**Aim of the task**
Write out all the material exactly. Leave nothing out.

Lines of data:
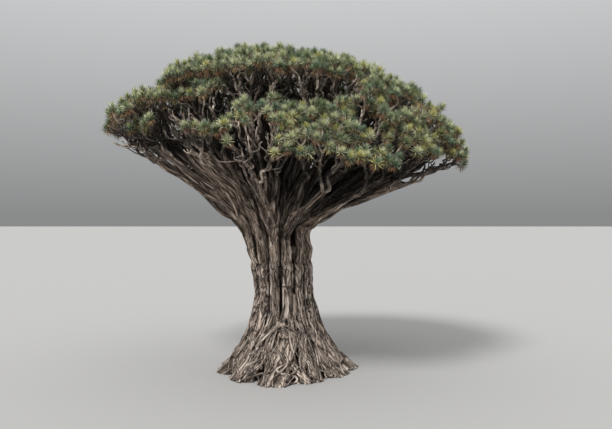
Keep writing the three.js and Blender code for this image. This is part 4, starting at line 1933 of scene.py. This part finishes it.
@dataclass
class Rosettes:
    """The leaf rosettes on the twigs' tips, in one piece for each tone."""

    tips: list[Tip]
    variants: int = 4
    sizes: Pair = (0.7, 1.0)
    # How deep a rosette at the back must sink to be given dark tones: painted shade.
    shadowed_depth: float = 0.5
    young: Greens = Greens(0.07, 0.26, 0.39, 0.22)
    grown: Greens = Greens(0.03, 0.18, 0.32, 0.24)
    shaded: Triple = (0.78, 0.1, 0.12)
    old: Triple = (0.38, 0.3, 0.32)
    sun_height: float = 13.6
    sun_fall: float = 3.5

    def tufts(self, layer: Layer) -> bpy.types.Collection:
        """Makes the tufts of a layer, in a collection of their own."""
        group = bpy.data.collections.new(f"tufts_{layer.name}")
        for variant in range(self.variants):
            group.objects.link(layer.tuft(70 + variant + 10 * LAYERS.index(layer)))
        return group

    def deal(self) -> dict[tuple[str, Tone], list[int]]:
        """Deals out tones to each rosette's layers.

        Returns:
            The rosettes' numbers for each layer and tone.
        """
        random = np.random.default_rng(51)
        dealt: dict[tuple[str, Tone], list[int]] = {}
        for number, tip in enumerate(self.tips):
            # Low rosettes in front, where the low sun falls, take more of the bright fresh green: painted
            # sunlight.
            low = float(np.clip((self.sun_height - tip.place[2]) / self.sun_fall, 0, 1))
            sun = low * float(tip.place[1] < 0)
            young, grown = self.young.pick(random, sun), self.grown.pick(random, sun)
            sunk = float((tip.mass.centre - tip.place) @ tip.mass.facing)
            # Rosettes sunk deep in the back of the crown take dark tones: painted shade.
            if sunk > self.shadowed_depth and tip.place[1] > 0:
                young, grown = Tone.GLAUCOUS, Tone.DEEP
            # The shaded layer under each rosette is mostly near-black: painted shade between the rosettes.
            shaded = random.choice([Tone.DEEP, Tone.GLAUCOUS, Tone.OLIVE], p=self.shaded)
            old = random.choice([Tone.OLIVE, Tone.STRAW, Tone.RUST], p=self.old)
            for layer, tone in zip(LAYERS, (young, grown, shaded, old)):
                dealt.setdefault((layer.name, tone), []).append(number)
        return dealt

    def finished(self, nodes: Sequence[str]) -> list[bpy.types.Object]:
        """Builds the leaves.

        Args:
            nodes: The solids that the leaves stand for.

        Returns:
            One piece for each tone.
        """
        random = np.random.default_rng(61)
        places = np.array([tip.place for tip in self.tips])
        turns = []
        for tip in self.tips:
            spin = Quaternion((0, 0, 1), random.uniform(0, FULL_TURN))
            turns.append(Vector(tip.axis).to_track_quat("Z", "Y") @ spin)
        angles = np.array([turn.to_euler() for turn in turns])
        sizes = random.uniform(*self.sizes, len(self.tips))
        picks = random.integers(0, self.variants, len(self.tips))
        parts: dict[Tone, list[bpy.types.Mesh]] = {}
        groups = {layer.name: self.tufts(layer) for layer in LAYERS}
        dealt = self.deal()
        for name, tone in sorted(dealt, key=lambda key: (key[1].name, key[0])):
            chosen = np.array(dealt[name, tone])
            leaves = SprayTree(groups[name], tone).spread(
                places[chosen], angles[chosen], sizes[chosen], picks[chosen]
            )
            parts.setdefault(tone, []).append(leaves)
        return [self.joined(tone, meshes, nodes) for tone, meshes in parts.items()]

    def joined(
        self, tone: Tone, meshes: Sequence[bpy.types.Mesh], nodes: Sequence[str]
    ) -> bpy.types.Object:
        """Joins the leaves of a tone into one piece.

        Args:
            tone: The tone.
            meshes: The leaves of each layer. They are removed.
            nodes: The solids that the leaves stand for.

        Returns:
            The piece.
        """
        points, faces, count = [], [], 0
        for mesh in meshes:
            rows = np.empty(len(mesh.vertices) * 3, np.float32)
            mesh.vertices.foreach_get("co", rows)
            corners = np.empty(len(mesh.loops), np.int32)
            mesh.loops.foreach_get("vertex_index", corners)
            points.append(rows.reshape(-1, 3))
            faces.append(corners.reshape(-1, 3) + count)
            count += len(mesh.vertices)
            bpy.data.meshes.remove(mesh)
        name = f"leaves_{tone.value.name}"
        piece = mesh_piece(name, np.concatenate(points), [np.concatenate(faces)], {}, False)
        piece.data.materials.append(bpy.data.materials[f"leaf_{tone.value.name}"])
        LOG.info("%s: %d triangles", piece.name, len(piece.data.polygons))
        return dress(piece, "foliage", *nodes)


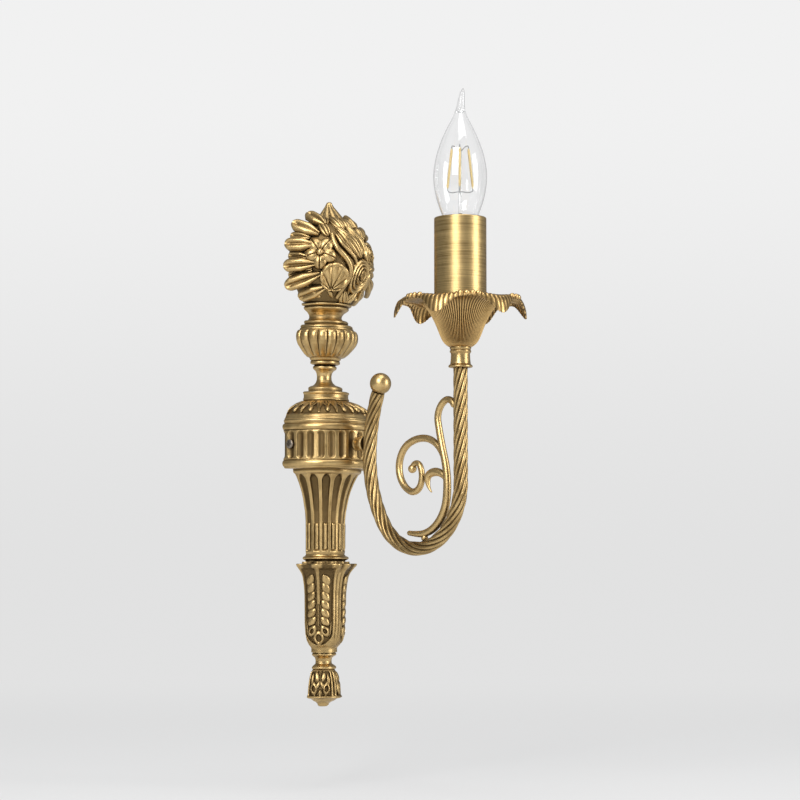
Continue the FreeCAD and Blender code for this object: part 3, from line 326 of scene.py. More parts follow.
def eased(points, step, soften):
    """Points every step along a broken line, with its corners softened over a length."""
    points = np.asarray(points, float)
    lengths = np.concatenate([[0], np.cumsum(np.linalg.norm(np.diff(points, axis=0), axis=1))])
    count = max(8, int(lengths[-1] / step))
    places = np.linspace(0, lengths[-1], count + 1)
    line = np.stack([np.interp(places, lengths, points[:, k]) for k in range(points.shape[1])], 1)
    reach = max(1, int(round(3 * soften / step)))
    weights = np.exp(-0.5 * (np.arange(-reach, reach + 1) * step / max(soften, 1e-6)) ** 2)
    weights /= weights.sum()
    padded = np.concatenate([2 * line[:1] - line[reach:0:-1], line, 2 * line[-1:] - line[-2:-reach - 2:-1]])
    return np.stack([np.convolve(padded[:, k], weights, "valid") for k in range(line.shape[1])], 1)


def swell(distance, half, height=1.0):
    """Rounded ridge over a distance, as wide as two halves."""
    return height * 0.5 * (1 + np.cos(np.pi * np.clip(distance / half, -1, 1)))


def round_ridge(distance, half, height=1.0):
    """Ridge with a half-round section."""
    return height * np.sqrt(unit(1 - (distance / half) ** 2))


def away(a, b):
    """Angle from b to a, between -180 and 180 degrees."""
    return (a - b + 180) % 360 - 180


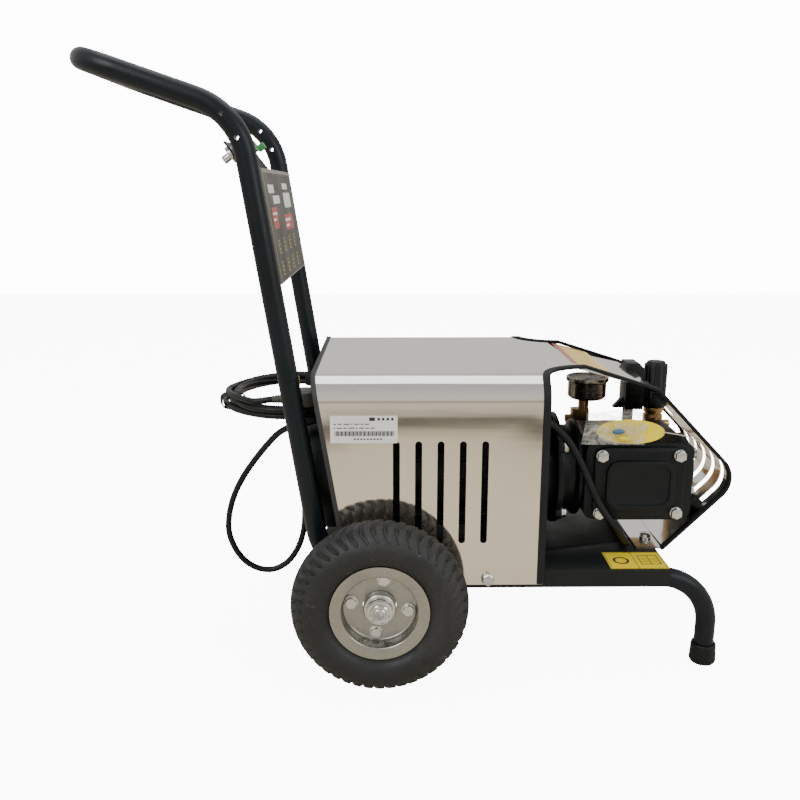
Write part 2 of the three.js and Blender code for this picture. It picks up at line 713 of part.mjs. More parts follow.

**Expected output**
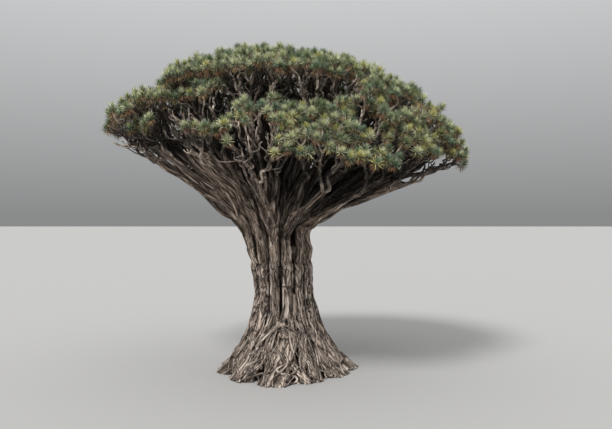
Keep writing the three.js and Blender code for this image. This is part 4, starting at line 1933 of scene.py. This part finishes it.
@dataclass
class Rosettes:
    """The leaf rosettes on the twigs' tips, in one piece for each tone."""

    tips: list[Tip]
    variants: int = 4
    sizes: Pair = (0.7, 1.0)
    # How deep a rosette at the back must sink to be given dark tones: painted shade.
    shadowed_depth: float = 0.5
    young: Greens = Greens(0.07, 0.26, 0.39, 0.22)
    grown: Greens = Greens(0.03, 0.18, 0.32, 0.24)
    shaded: Triple = (0.78, 0.1, 0.12)
    old: Triple = (0.38, 0.3, 0.32)
    sun_height: float = 13.6
    sun_fall: float = 3.5

    def tufts(self, layer: Layer) -> bpy.types.Collection:
        """Makes the tufts of a layer, in a collection of their own."""
        group = bpy.data.collections.new(f"tufts_{layer.name}")
        for variant in range(self.variants):
            group.objects.link(layer.tuft(70 + variant + 10 * LAYERS.index(layer)))
        return group

    def deal(self) -> dict[tuple[str, Tone], list[int]]:
        """Deals out tones to each rosette's layers.

        Returns:
            The rosettes' numbers for each layer and tone.
        """
        random = np.random.default_rng(51)
        dealt: dict[tuple[str, Tone], list[int]] = {}
        for number, tip in enumerate(self.tips):
            # Low rosettes in front, where the low sun falls, take more of the bright fresh green: painted
            # sunlight.
            low = float(np.clip((self.sun_height - tip.place[2]) / self.sun_fall, 0, 1))
            sun = low * float(tip.place[1] < 0)
            young, grown = self.young.pick(random, sun), self.grown.pick(random, sun)
            sunk = float((tip.mass.centre - tip.place) @ tip.mass.facing)
            # Rosettes sunk deep in the back of the crown take dark tones: painted shade.
            if sunk > self.shadowed_depth and tip.place[1] > 0:
                young, grown = Tone.GLAUCOUS, Tone.DEEP
            # The shaded layer under each rosette is mostly near-black: painted shade between the rosettes.
            shaded = random.choice([Tone.DEEP, Tone.GLAUCOUS, Tone.OLIVE], p=self.shaded)
            old = random.choice([Tone.OLIVE, Tone.STRAW, Tone.RUST], p=self.old)
            for layer, tone in zip(LAYERS, (young, grown, shaded, old)):
                dealt.setdefault((layer.name, tone), []).append(number)
        return dealt

    def finished(self, nodes: Sequence[str]) -> list[bpy.types.Object]:
        """Builds the leaves.

        Args:
            nodes: The solids that the leaves stand for.

        Returns:
            One piece for each tone.
        """
        random = np.random.default_rng(61)
        places = np.array([tip.place for tip in self.tips])
        turns = []
        for tip in self.tips:
            spin = Quaternion((0, 0, 1), random.uniform(0, FULL_TURN))
            turns.append(Vector(tip.axis).to_track_quat("Z", "Y") @ spin)
        angles = np.array([turn.to_euler() for turn in turns])
        sizes = random.uniform(*self.sizes, len(self.tips))
        picks = random.integers(0, self.variants, len(self.tips))
        parts: dict[Tone, list[bpy.types.Mesh]] = {}
        groups = {layer.name: self.tufts(layer) for layer in LAYERS}
        dealt = self.deal()
        for name, tone in sorted(dealt, key=lambda key: (key[1].name, key[0])):
            chosen = np.array(dealt[name, tone])
            leaves = SprayTree(groups[name], tone).spread(
                places[chosen], angles[chosen], sizes[chosen], picks[chosen]
            )
            parts.setdefault(tone, []).append(leaves)
        return [self.joined(tone, meshes, nodes) for tone, meshes in parts.items()]

    def joined(
        self, tone: Tone, meshes: Sequence[bpy.types.Mesh], nodes: Sequence[str]
    ) -> bpy.types.Object:
        """Joins the leaves of a tone into one piece.

        Args:
            tone: The tone.
            meshes: The leaves of each layer. They are removed.
            nodes: The solids that the leaves stand for.

        Returns:
            The piece.
        """
        points, faces, count = [], [], 0
        for mesh in meshes:
            rows = np.empty(len(mesh.vertices) * 3, np.float32)
            mesh.vertices.foreach_get("co", rows)
            corners = np.empty(len(mesh.loops), np.int32)
            mesh.loops.foreach_get("vertex_index", corners)
            points.append(rows.reshape(-1, 3))
            faces.append(corners.reshape(-1, 3) + count)
            count += len(mesh.vertices)
            bpy.data.meshes.remove(mesh)
        name = f"leaves_{tone.value.name}"
        piece = mesh_piece(name, np.concatenate(points), [np.concatenate(faces)], {}, False)
        piece.data.materials.append(bpy.data.materials[f"leaf_{tone.value.name}"])
        LOG.info("%s: %d triangles", piece.name, len(piece.data.polygons))
        return dress(piece, "foliage", *nodes)


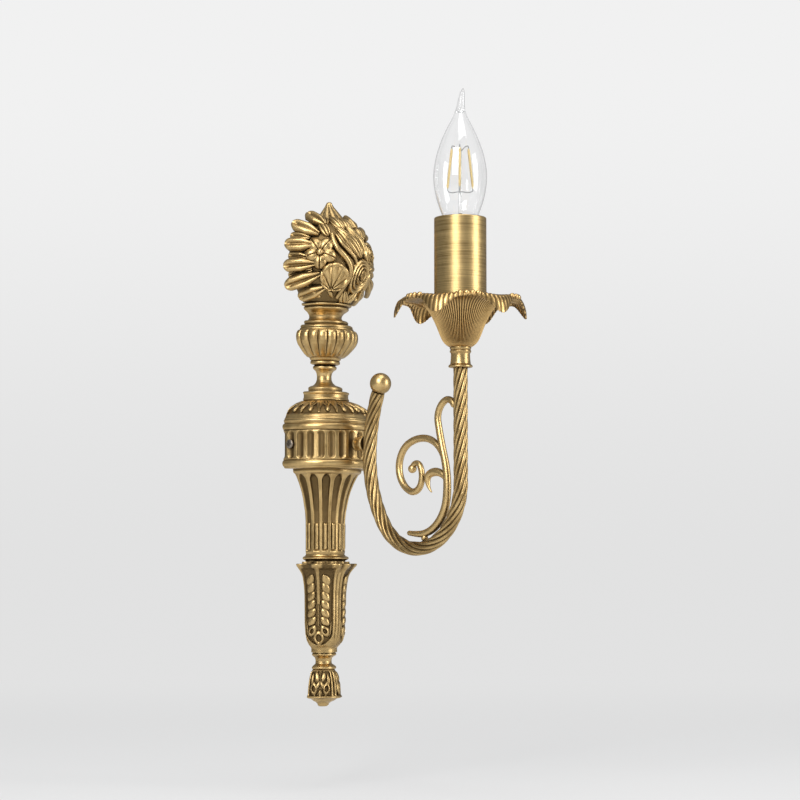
Continue the FreeCAD and Blender code for this object: part 3, from line 326 of scene.py. More parts follow.
def eased(points, step, soften):
    """Points every step along a broken line, with its corners softened over a length."""
    points = np.asarray(points, float)
    lengths = np.concatenate([[0], np.cumsum(np.linalg.norm(np.diff(points, axis=0), axis=1))])
    count = max(8, int(lengths[-1] / step))
    places = np.linspace(0, lengths[-1], count + 1)
    line = np.stack([np.interp(places, lengths, points[:, k]) for k in range(points.shape[1])], 1)
    reach = max(1, int(round(3 * soften / step)))
    weights = np.exp(-0.5 * (np.arange(-reach, reach + 1) * step / max(soften, 1e-6)) ** 2)
    weights /= weights.sum()
    padded = np.concatenate([2 * line[:1] - line[reach:0:-1], line, 2 * line[-1:] - line[-2:-reach - 2:-1]])
    return np.stack([np.convolve(padded[:, k], weights, "valid") for k in range(line.shape[1])], 1)


def swell(distance, half, height=1.0):
    """Rounded ridge over a distance, as wide as two halves."""
    return height * 0.5 * (1 + np.cos(np.pi * np.clip(distance / half, -1, 1)))


def round_ridge(distance, half, height=1.0):
    """Ridge with a half-round section."""
    return height * np.sqrt(unit(1 - (distance / half) ** 2))


def away(a, b):
    """Angle from b to a, between -180 and 180 degrees."""
    return (a - b + 180) % 360 - 180


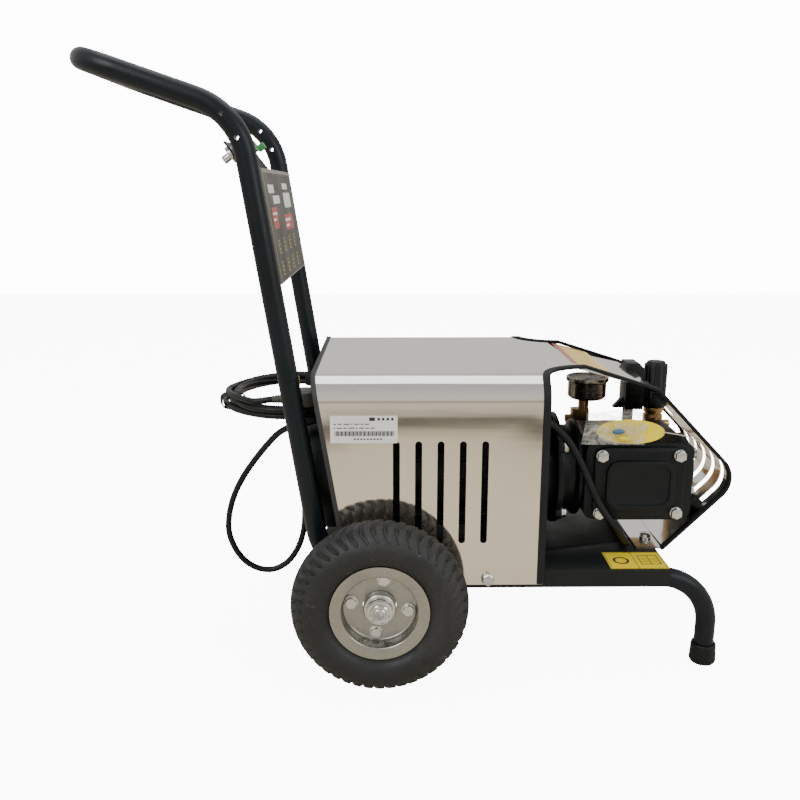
Write part 2 of the three.js and Blender code for this picture. It picks up at line 713 of part.mjs. More parts follow.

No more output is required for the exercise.